What to work on:
Set down the material below in full, matching it exactly.

------

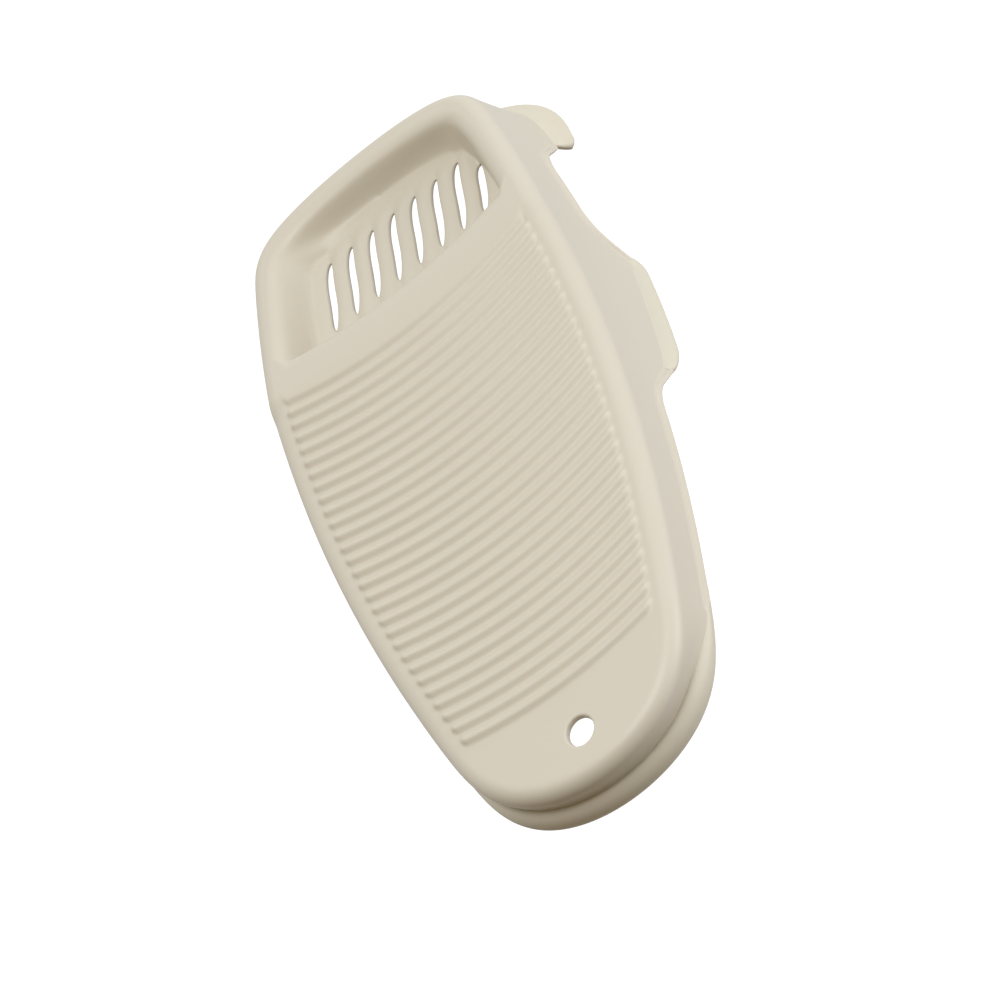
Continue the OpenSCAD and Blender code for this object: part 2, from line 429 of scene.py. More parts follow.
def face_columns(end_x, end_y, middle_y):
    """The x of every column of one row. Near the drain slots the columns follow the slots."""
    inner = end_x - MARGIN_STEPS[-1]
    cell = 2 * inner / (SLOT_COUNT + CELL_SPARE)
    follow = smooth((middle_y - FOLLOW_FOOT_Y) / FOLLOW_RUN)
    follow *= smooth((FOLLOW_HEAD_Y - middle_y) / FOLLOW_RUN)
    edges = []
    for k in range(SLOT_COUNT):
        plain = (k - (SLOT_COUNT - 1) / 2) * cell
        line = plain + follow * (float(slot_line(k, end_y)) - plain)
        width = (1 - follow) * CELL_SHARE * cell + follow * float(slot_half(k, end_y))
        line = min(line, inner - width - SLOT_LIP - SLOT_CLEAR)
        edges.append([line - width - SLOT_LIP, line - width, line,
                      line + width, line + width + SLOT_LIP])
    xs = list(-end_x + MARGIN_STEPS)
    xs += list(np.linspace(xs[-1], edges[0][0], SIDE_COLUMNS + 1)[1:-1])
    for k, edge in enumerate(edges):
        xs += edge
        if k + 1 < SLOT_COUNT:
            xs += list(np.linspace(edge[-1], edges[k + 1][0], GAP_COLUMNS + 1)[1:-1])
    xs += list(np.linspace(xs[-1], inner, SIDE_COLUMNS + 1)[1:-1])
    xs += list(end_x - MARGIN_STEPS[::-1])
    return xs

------

Answer to the task:
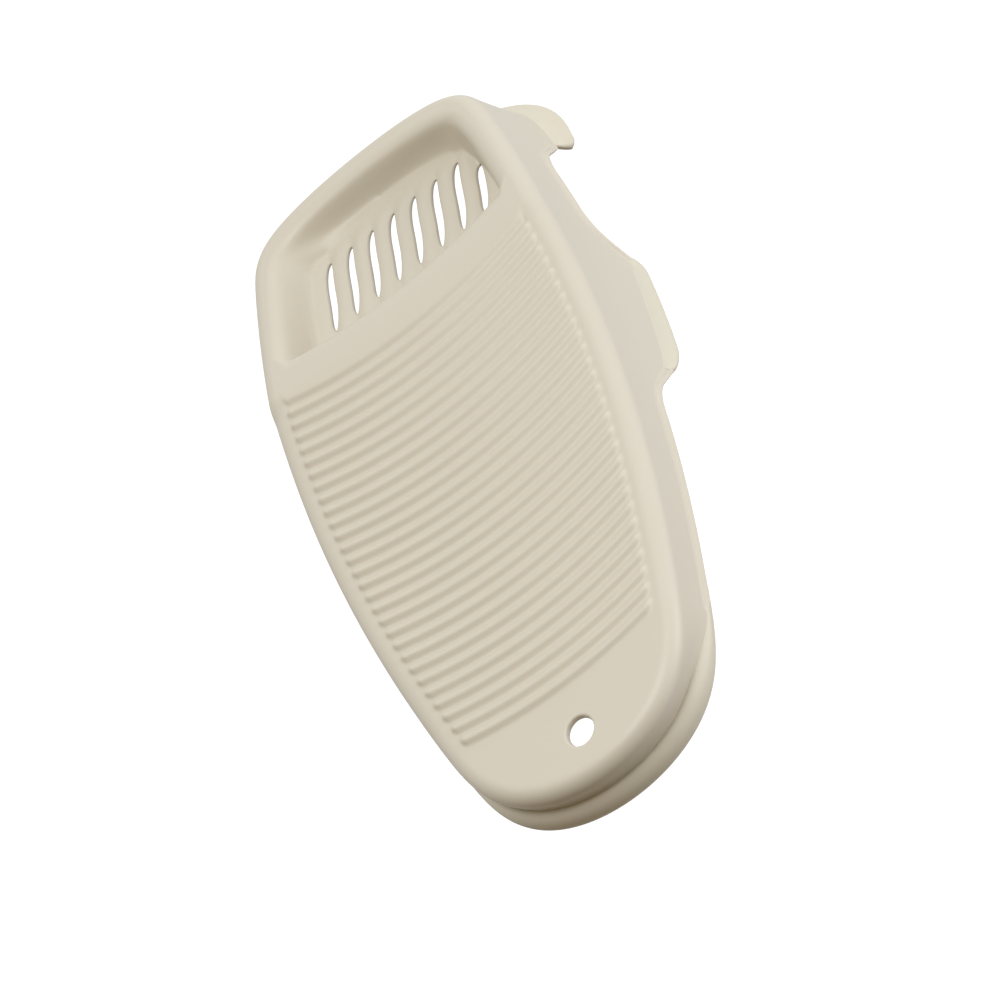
Continue the OpenSCAD and Blender code for this object: part 2, from line 429 of scene.py. More parts follow.
def face_columns(end_x, end_y, middle_y):
    """The x of every column of one row. Near the drain slots the columns follow the slots."""
    inner = end_x - MARGIN_STEPS[-1]
    cell = 2 * inner / (SLOT_COUNT + CELL_SPARE)
    follow = smooth((middle_y - FOLLOW_FOOT_Y) / FOLLOW_RUN)
    follow *= smooth((FOLLOW_HEAD_Y - middle_y) / FOLLOW_RUN)
    edges = []
    for k in range(SLOT_COUNT):
        plain = (k - (SLOT_COUNT - 1) / 2) * cell
        line = plain + follow * (float(slot_line(k, end_y)) - plain)
        width = (1 - follow) * CELL_SHARE * cell + follow * float(slot_half(k, end_y))
        line = min(line, inner - width - SLOT_LIP - SLOT_CLEAR)
        edges.append([line - width - SLOT_LIP, line - width, line,
                      line + width, line + width + SLOT_LIP])
    xs = list(-end_x + MARGIN_STEPS)
    xs += list(np.linspace(xs[-1], edges[0][0], SIDE_COLUMNS + 1)[1:-1])
    for k, edge in enumerate(edges):
        xs += edge
        if k + 1 < SLOT_COUNT:
            xs += list(np.linspace(edge[-1], edges[k + 1][0], GAP_COLUMNS + 1)[1:-1])
    xs += list(np.linspace(xs[-1], inner, SIDE_COLUMNS + 1)[1:-1])
    xs += list(end_x - MARGIN_STEPS[::-1])
    return xs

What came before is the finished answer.